Khamenei and his traditionalist backers chafed against some social reforms during this period. Likewise, the bazaari constituency aligned with Khamenei’s emerging coalition opposed some aspects of Rafsanjani’s industrialization-focused economic agenda, as modern trade centers threatened their more traditional informal mercantilism. Regardless, Khamenei maintained his alliance with Rafsanjani primarily to marginalize the Islamic left. Whereas Khomeini sought to balance the right and left factions, Khamenei has sought to dominate the left wherever possible. However, he has proven adept at providing the left space to operate when backed into a corner. Through its control of the majles, the main lever of power available to it at the time, the Islamic Left sought to hamstring Rafsanjani’s economic agenda, which they saw as contributing to the spread of corruption and rising inequality. The Islamic Left’s opposition threatened to derail Rafsanjani’s transformative economic agenda and suggested political instability, which imperiled foreign trade and investment inflows.

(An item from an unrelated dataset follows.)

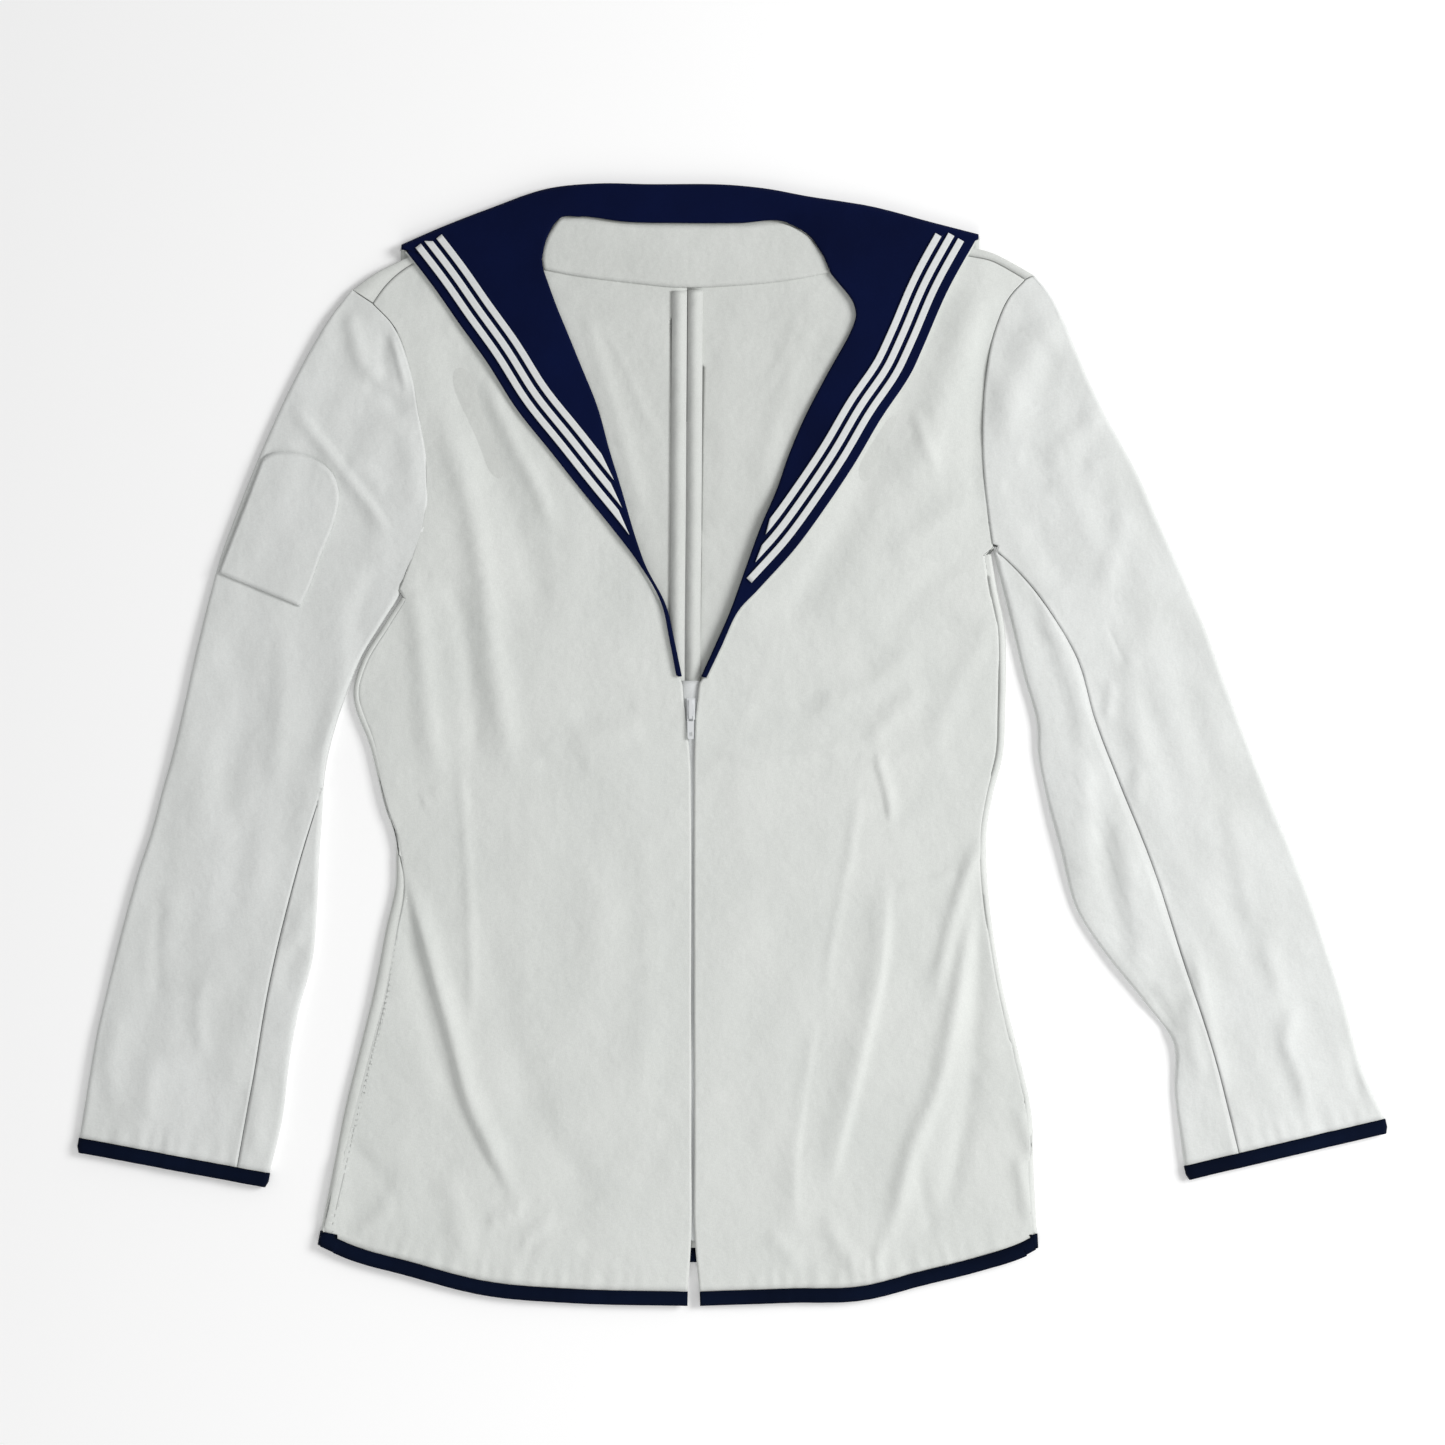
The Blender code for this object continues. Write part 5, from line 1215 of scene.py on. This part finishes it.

While the early Rafsanjani years sparked optimism for economic and social liberalization, the specter of infighting and instability made political liberalization unpalatable. Working through the Islamic Republican system, Khamenei and Rafsanjani conspired to neutralize the left. In the 1992 majles elections, Khamenei endorsed the Guardian Council’s decision to disqualify nearly 1,000 candidates, predominantly on the left, including many prominent sitting members of parliament. Speaker Mehdi Karroubi was among those banned from running. The left decried these summary disqualifications as signs of an emergent dictatorship but was powerless to prevent them. Those on the left who did stand for election did not fare well given the broad-based support for Rafsanjani’s agenda, and only 20 percent of incumbents retained their seats as conservatives and pragmatists came to fully dominate the majles, with the hardliners as the most numerous faction. Karroubi was replaced as majles speaker by a hardline Khamenei backer, Ali Akbar Nateq Nuri.